Plaidoyer pour un mieux vivre en hôtel social
BANDASSE Philippe, Éd. EHESP, 2024, 192 p.
Voilà un livre choral passionnant dans lequel l’auteur a intégré une quinzaine de contributeurs et au moins le double de témoignages directs. Dans un style compact et cohérent, il apporte un éclairage innovant et particulièrement éclairant sur une réalité peu connue.
Depuis la fin des années 1990, les hôtels sociaux sont amplement utilisés pour servir de transition courte entre la rue et l’accès à un logement. Pourtant, ce palliatif censé suppléer aux carences de l’accueil d’urgence tend à se pérenniser. Sa fréquentation est, de fait, loin d’être anecdotique. Qu’on en juge : aujourd’hui, 115.000 personnes sont hébergées dans 1.600 établissements que gèrent des équipes fortes 5.000 personnels (ce qui représente 10 % des hôtels de notre pays).
S’y côtoie un véritable kaléidoscope de personnes aux difficultés les plus diversifiées : des demandeurs d’asile, des migrants, des déplacés d’Ukraine, des mineurs non accompagnés, des femmes victimes de violences conjugales, des patients éloignés des lieux de soins, des expulsés sans solutions, des évacués de squat ou de camps, des sortants de prison, des familles avec enfants, des personnes âgées…
Leurs séjours peuvent être de courte durée (une ou plusieurs nuits), de moyen séjour (quinze jours renouvelables une à deux fois) ou sur une plus longue période (un mois ou plus). Cet accueil, qui constitue l’une des réponses possibles, présente l’avantage principal d’offrir une grande souplesse, avec des mises à l’abri immédiates et rapides, de jour comme de nuit, en permettant une grande liberté tant dans les entrées que dans les sorties.
La première réaction est de penser à ces marchands de sommeil aux pratiques particulièrement indignes, insalubres et dégradées. Ils existent bel et bien, profitant de la manne financière que leur procure cette opportunité, tout en traitant le public reçu dans le mépris et l’indécence. Mais tous les établissements n’agissent pas ainsi. Il existe aussi beaucoup d’équipes hôtelières qui se montrent très engagées dans le mieux-être des personnes accueillies. En fait, de formidables innovations côtoient les pires conditions d’accueil.
Malgré une sollicitation fréquente et régulière par le SIAO, l’État ou les associations agréées, les hôtels sociaux chargés d’une mission de service public d’urgence sociale n’existent pas officiellement. Aucun cahier des charges standardisé n’existe au niveau national. Plusieurs tentatives ont pourtant abouti, notamment de la part de DELTA, le service de gestion de l’offre hôtelière du Samu social de Paris qui a élaboré des chartre qualité, code de bonne conduite, livret d’accueil et règlement intérieur. Cette modélisation est la bienvenue.

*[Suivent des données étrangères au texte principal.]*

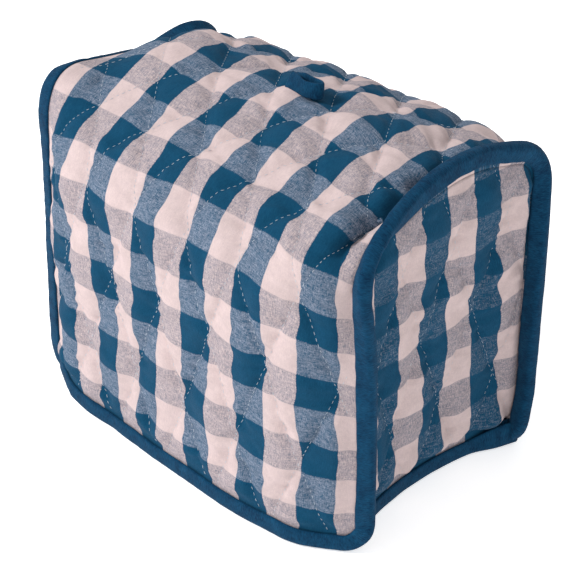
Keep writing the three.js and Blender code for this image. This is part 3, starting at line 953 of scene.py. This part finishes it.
def lay_stitches(routes, cloth, name, radius):
    """Dashes along routes: points just outside the cloth, each with the way inwards."""
    tree = ray_tree(cloth)
    bm = bmesh.new()
    bead = bpy.data.meshes.new("bead")
    bmesh.ops.create_uvsphere(bm, u_segments=6, v_segments=4, radius=1)
    bm.to_mesh(bead)
    bm.clear()
    made = 0
    for points, inward in routes:
        lengths = run_lengths(points)
        starts = np.arange(first_stitch, lengths[-1] - stitch_length, stitch_length + stitch_gap)
        for begin in starts:
            ends = []
            for place in (begin, begin + stitch_length):
                at = Vector(points_at(place, lengths, points)) * MM
                way = Vector(points_at(place, lengths, inward)).normalized()
                hit, normal, _, _ = tree.ray_cast(at, way, ray_reach)
                if hit is not None:
                    ends.append((hit, normal))
            if len(ends) < 2:
                continue
            (a, normal), (b, _) = ends
            if (b - a).length > 2 * stitch_length * MM:
                continue
            x_way = (b - a).normalized()
            y_way = normal.cross(x_way).normalized()
            basis = Matrix((x_way, y_way, x_way.cross(y_way))).transposed().to_4x4()
            size = Matrix.Diagonal(((b - a).length / 2, radius * MM, radius * MM, 1))
            spot = Matrix.Translation((a + b) / 2 + normal * stitch_lift * MM)
            stitch = bead.copy()
            stitch.transform(spot @ basis @ size)
            bm.from_mesh(stitch)
            bpy.data.meshes.remove(stitch)
            made += 1
    bpy.data.meshes.remove(bead)
    piece = finish_piece(bm, name)
    print(name, made, "stitches")
    return piece


def body_routes():
    """Both families of lines over the front half and the back half, between the bindings.

    There are more lines than the cloth holds. Those that miss it are left out.
    """
    routes = []
    hem = np.linspace(binding_width + hem_margin, cloth_span / 2, 200)
    for family in (-1, 1):
        for k in range(-8, 16):
            line = quilt_phase + k * quilt_pitch + family * quilt_run(hem)
            for v in (hem, cloth_span - hem):
                held = (line > seam_margin) & (line < cloth_length - seam_margin)
                if held.sum() < fewest_places:
                    continue
                facing = body_facing(line[held], v[held])
                routes.append((body_middle(line[held], v[held]) + facing * ray_start, -facing))
    return routes


body_stitches = lay_stitches(body_routes(), body_cloth, "body_stitches", body_thread)

# %% Lay the stitches of the end panels
end_stitch_top = 232
end_stitch_side = 98
outside_end = half_length + 16


def end_routes(side):
    """Both families of lines over an end panel, from a flat plane outside it."""
    routes = []
    z = np.linspace(binding_width + hem_margin, end_stitch_top, 150)
    for family in (-1, 1):
        for k in range(-6, 8):
            y = -quilt_pitch / 2 + k * quilt_pitch + family * quilt_lean * z
            held = np.abs(y) < end_stitch_side
            if held.sum() < fewest_places:
                continue
            x = np.full(held.sum(), side * outside_end)
            points = np.stack([x, y[held], z[held]], axis=1)
            inward = np.tile([-side, 0, 0], (held.sum(), 1))
            routes.append((points, inward))
    return routes


end_stitches_right = lay_stitches(end_routes(1), end_cloth_right, "end_stitches_right", end_thread)
end_stitches_left = lay_stitches(end_routes(-1), end_cloth_left, "end_stitches_left", end_thread)

# %% [markdown]
# ## Shader maths as Python
# A woven check is arithmetic on the cloth's own coordinates. A small class wraps a node's socket,
# so that sums and products of sockets read as they would on paper and each makes its Math node.

# %% A socket that takes part in sums


class Value:
    """A node's socket. Sums and products of values make the nodes that work them out."""

    def __init__(self, tree, socket):
        self.tree = tree
        self.socket = socket

    def node(self, kind, settings=None, sockets=None, output=0):
        """Makes any node: its settings first, then the values or links of its sockets."""
        made = self.tree.nodes.new(kind)
        for name, value in (settings or {}).items():
            setattr(made, name, value)
        for name, value in (sockets or {}).items():
            target = made.inputs[name]
            if isinstance(value, Value):
                self.tree.links.new(value.socket, target)
            else:
                target.default_value = value
        return Value(self.tree, made.outputs[output])

    def math(self, operation, *others):
        sockets = dict(enumerate((self, *others)))
        return self.node("ShaderNodeMath", {"operation": operation}, sockets)

    def __add__(self, other):
        return self.math("ADD", other)

    __radd__ = __add__

    def __mul__(self, other):
        return self.math("MULTIPLY", other)

    __rmul__ = __mul__

    def __sub__(self, other):
        return self.math("SUBTRACT", other)

    def sin(self):
        return self.math("SINE")

    def clamp(self):
        return self.node("ShaderNodeClamp", {}, {"Value": self})

    def mix(self, low, high):
        """low where this value is 0 and high where it is 1, as colours."""
        ends = {"Factor": self, 6: low, 7: high}
        return self.node("ShaderNodeMix", {"data_type": "RGBA"}, ends, output=2)

    def into(self, shader, name):
        self.tree.links.new(self.socket, shader.inputs[name])

    def streaks(self, scale, seed, detail=2, turn=0, roughness=0.6):
        """Noise around 0.5 at these coordinates, stretched along a thread's direction."""
        place = self.node("ShaderNodeMapping", {}, {
            "Vector": self, "Scale": scale, "Rotation": (0, 0, turn), "Location": (seed, seed, seed),
        })
        return self.node("ShaderNodeTexNoise", {}, {
            "Vector": place, "Scale": 1.0, "Detail": detail, "Roughness": roughness,
        })


def new_material(name, roughness, coordinates):
    """A material, its shader and its coordinates, which are UV or Object."""
    material = bpy.data.materials.new(name)
    material.use_nodes = True
    tree = material.node_tree
    shader = tree.nodes["Principled BSDF"]
    shader.inputs["Roughness"].default_value = roughness
    return material, shader, Value(tree, None).node("ShaderNodeTexCoord", output=coordinates)


def cotton(name, roughness):
    """A material with the dull, slightly fuzzy surface of cotton."""
    material, shader, uv = new_material(name, roughness, "UV")
    shader.inputs["Specular IOR Level"].default_value = 0.1
    shader.inputs["Sheen Weight"].default_value = 0.02
    shader.inputs["Sheen Roughness"].default_value = 0.5
    return material, shader, uv


print("socket maths ready")

# %% [markdown]
# ## Woven gingham
# Gingham has stripes of two colours in its warp and the same stripes in its weft. Where teal
# crosses teal the cell is dark, where pink crosses pink it is pale, and the two mixed cells differ,
# because the warp shows a little more than the weft. The end panels get a copy with painted shade:
# they stand in shade, so in their copy the weft shows less on teal stripes and more on pink ones,
# which makes both mixed cells darker. Slubs and uneven dyeing make the mixed cells heathered, in
# streaks along the threads. All of it follows the piece's UV, so it turns with each fold.

# %% Gingham material


def linear(red, green, blue):
    """A colour given as on a screen, from 0 to 255, in the shader's linear values."""
    levels = []
    for level in (red / 255, green / 255, blue / 255):
        levels.append(((level + 0.055) / 1.055) ** 2.4 if level > 0.04 else level / 12.92)
    return (*levels, 1)


teal = linear(2, 55, 85)
teal_faded = linear(20, 78, 108)
pink = linear(217, 197, 193)
pink_shade = linear(190, 171, 174)
pink_over_teal = linear(188, 192, 208)
threads = 80.0
weave_angle = 2 * math.pi
warp_sharpness = 22
weft_sharpness = 16
warp_fray = 3
weft_fray = 4
tone_by_streak = 1.5
tone_by_thread = 1.2
share_by_streak = 0.75
share_by_thread = 0.6
mean_shade = 0.95
blotch_shade = 0.3


def gingham(name, share_on_teal, share_on_pink):
    """Gingham whose weft shows by the two given shares on teal and on pink stripes."""
    material, shader, uv = cotton(name, roughness=0.92)
    x = uv.node("ShaderNodeSeparateXYZ", {}, {0: uv}, output="X")
    y = uv.node("ShaderNodeSeparateXYZ", {}, {0: uv}, output="Y")

    warp_streaks = uv.streaks((80, 14, 1), seed=3.1)
    weft_streaks = uv.streaks((14, 80, 1), seed=7.7)
    fine_warp = uv.streaks((190, 48, 1), seed=5.2, detail=1)
    fine_weft = uv.streaks((48, 190, 1), seed=9.9, detail=1)
    blotches = uv.streaks((5, 5, 1), seed=1.4, detail=3)

    def stripes(place, sharpness, frayed, fray):
        """1 in one colour's stripes and 0 in the other's, with frayed edges."""
        wave = (place * weave_angle).sin() * sharpness
        return (wave + 0.5 + (frayed - 0.5) * fray).clamp()

    def tone(streak, thread):
        return (0.5 + (streak - 0.5) * tone_by_streak + (thread - 0.5) * tone_by_thread).clamp()

    warp_teal = stripes(x, warp_sharpness, weft_streaks, warp_fray)
    weft_teal = stripes(y, weft_sharpness, warp_streaks, weft_fray)
    warp_tone = tone(warp_streaks, fine_warp)
    weft_tone = tone(weft_streaks, fine_weft)
    warp_colour = warp_teal.mix(warp_tone.mix(pink_shade, pink), warp_tone.mix(teal, teal_faded))
    weft_pink = warp_teal.mix(weft_tone.mix(pink_shade, pink), pink_over_teal)
    weft_colour = weft_teal.mix(weft_pink, weft_tone.mix(teal, teal_faded))
    share = share_on_pink + warp_teal * (share_on_teal - share_on_pink)
    shows = share + (weft_streaks - warp_streaks) * share_by_streak
    shows = (shows + (fine_weft - fine_warp) * share_by_thread).clamp()
    cloth = shows.mix(warp_colour, weft_colour)
    shade = (mean_shade + (blotches - 0.5) * blotch_shade).clamp()
    shaded = uv.node("ShaderNodeMix", {"data_type": "RGBA", "blend_type": "MULTIPLY"}, {
        "Factor": 1.0, 6: cloth, 7: uv.node("ShaderNodeCombineColor", {}, {0: shade, 1: shade, 2: shade}),
    }, output=2)
    weave = (x * (threads * weave_angle)).sin() * (y * (threads * weave_angle)).sin()
    height = weave * 0.35 + fine_warp + fine_weft + (warp_streaks + weft_streaks) * 0.8
    bump = uv.node("ShaderNodeBump", {}, {"Strength": 0.35, "Distance": 0.0005, "Height": height})
    shaded.into(shader, "Base Color")
    bump.into(shader, "Normal")
    return material


body_gingham = gingham("gingham_cotton", share_on_teal=0.24, share_on_pink=0.36)
# Painted shade: the end panels stand in shade, so their copy shows less weft on teal stripes and more on
# pink ones, which darkens both mixed cells.
end_gingham_painted_shade = gingham("gingham_cotton_ends_painted_shade", share_on_teal=0.03, share_on_pink=0.46)
print("gingham: a repeat of", repeat, "mm")

# %% [markdown]
# ## Binding cotton
# The binding is one teal cotton, cut on the bias, so its threads run slantwise. It is heathered
# with paler fibres and dyed a little unevenly.

# %% Binding material
bias = math.radians(45)
fuzz = 0.65
binding_dark = linear(0, 34, 62)
binding_pale = linear(20, 80, 114)
fibre_contrast = 1.1
blotch_contrast = 0.9
mean_tone = 0.42


def binding_cotton():
    """Teal cotton cut on the bias, whose threads run slantwise to the strip."""
    material, shader, uv = cotton("binding_cotton", roughness=0.9)
    one = uv.streaks((26, 5, 1), seed=2.2, turn=bias, roughness=fuzz)
    other = uv.streaks((26, 5, 1), seed=6.6, turn=-bias, roughness=fuzz)
    blotches = uv.streaks((1.2, 1.2, 1), seed=4.1, detail=3, roughness=fuzz)
    tone = (one + other - 1) * fibre_contrast + (blotches - 0.5) * blotch_contrast + mean_tone
    colour = tone.clamp().mix(binding_dark, binding_pale)
    bump = uv.node("ShaderNodeBump", {}, {"Strength": 0.55, "Distance": 0.0009, "Height": one + other})
    colour.into(shader, "Base Color")
    bump.into(shader, "Normal")
    return material


binding_material = binding_cotton()

# %% Thread material
thread_shade = linear(160, 170, 182)
thread_white = linear(200, 206, 214)


def quilting_thread():
    material, shader, place = new_material("quilting_thread", roughness=0.75, coordinates="Object")
    fibres = place.node("ShaderNodeTexNoise", {}, {"Vector": place, "Scale": 2600.0, "Detail": 1.0})
    fibres.mix(thread_shade, thread_white).into(shader, "Base Color")
    return material


thread_material = quilting_thread()
print("materials:", len(bpy.data.materials))

# %% [markdown]
# ## Floor and light
# The cover stands on a plain, nearly white floor, which glows a little so that it stays white. One
# soft light from the front left and above, a weaker one from the right and a white world leave only
# faint shadows.

# %% Make the floor
bm = bmesh.new()
bmesh.ops.create_grid(bm, x_segments=1, y_segments=1, size=6)
floor = finish_piece(bm, "floor")
floor.location.z = -0.0004
floor_material, floor_shader, floor_place = new_material(
    "floor_paper", roughness=0.95, coordinates="Object",
)
floor_noise = floor_place.node("ShaderNodeTexNoise", {}, {
    "Vector": floor_place, "Scale": 3.0, "Detail": 2.0,
})
floor_colour = floor_noise.mix((0.93, 0.93, 0.93, 1), (0.96, 0.96, 0.96, 1))
floor_colour.into(floor_shader, "Base Color")
floor_shader.inputs["Specular IOR Level"].default_value = 0.0
floor_shader.inputs["Emission Color"].default_value = (1, 1, 1, 1)
floor_shader.inputs["Emission Strength"].default_value = 0.6
floor.data.materials.append(floor_material)

# %% Make the lights
light_aim = Vector((0, 0, 0.12))


def soft_light(name, place, size, power):
    """A round area light turned to the cover."""
    data = bpy.data.lights.new(name, "AREA")
    data.shape = "DISK"
    data.size = size
    data.energy = power
    light = bpy.data.objects.new(name, data)
    bpy.context.collection.objects.link(light)
    light.location = place
    light.rotation_mode = "QUATERNION"
    light.rotation_quaternion = (light_aim - light.location).to_track_quat("-Z", "Y")
    return light


key_light = soft_light("key_light", Vector((-1.5, -1.95, 2.6)), size=0.9, power=92)
fill_light = soft_light("fill_light", Vector((2.4, -0.6, 1.6)), size=2.0, power=4)
world = bpy.data.worlds.new("pale_world")
world.use_nodes = True
background = world.node_tree.nodes["Background"]
background.inputs["Color"].default_value = (1, 1, 1, 1)
background.inputs["Strength"].default_value = 0.6
bpy.context.scene.world = world
bpy.context.scene.view_settings.view_transform = "Standard"
print("lights:", key_light.name, fill_light.name)

# %% [markdown]
# ## Dress the frame
# Each cloth piece takes the place of its plain solid and rides on the one body.

# %% Give each piece its material and its solid
dressed = [
    (body_cloth, body_gingham, "quilted_gingham", "body_panel"),
    (end_cloth_right, end_gingham_painted_shade, "quilted_gingham", "end_panel_right"),
    (end_cloth_left, end_gingham_painted_shade, "quilted_gingham", "end_panel_left"),
    (edge_binding_cloth, binding_material, "bias_binding", "edge_binding"),
    (hem_cloth_right, binding_material, "bias_binding", "end_hem_binding_right"),
    (hem_cloth_left, binding_material, "bias_binding", "end_hem_binding_left"),
    (loop_cloth, binding_material, "bias_binding", "top_loop"),
    (body_stitches, thread_material, "quilted_gingham", None),
    (end_stitches_right, thread_material, "quilted_gingham", None),
    (end_stitches_left, thread_material, "quilted_gingham", None),
]
for piece, material, slot_name, node in dressed:
    piece.data.materials.append(material)
    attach(piece, "root")
    if node:
        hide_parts(node)
print(len(dressed), "pieces dressed")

Car si le travail social est du ressort des professionnels, ces équipements font partie intégrante de l’action sociale. C’est au quotidien que beaucoup participent à recréer du lien social, à redonner une bonne image de soi aux personnes hébergées et à combattre les disqualifications qui les stigmatisent. Cela se traduit concrètement par un savoir-être permettant de composer avec la temporalité de chacune d’entre elles, de se montrer vigilant à leurs conditions d’accueil, de déployer des rapports humains courtois, de savoir gérer les problèmes et apaiser tant l’agressivité que les tensions.
C’est que les publics accueillis sont souvent déjà abîmés avant d’arriver. La perte de repères et le déracinement, le nomadisme subi et le sentiment d’inutilité sociale, l’absence de repères et la confrontation à la promiscuité les fragilisent encore plus. Sans compter les situations plus problématiques encore des grands marginaux, des sans-abris chroniques et des grands exclus.
Le métier d’accueil dans les hôtels sociaux n’est viable que s’il est assorti d’une vision humaine et sociétale à long terme. La nécessité s’impose non seulement de reconnaître la qualité et les difficultés du travail accompli au quotidien par ces équipes, mais aussi de leur proposer des formations adaptées. L’auteur préconise même de s’orienter vers un label qualité de l’hôtellerie sociale.
Pourtant, c’est bien à une hydre bicéphale à laquelle s’affrontent tant les pouvoirs publics et les acteurs de terrain que les personnes accueillies. Avec d’un côté des demandes d’accueil d’urgence toujours plus nombreuses et de l’autre un dispositif 115 toujours plus saturé. Une situation qui remet en cause quotidiennement l’effectivité du principe d’inconditionnalité, l’accompagnement social et la dignité du traitement des personnes vivant à la rue que vient percuter le manque croissant de places.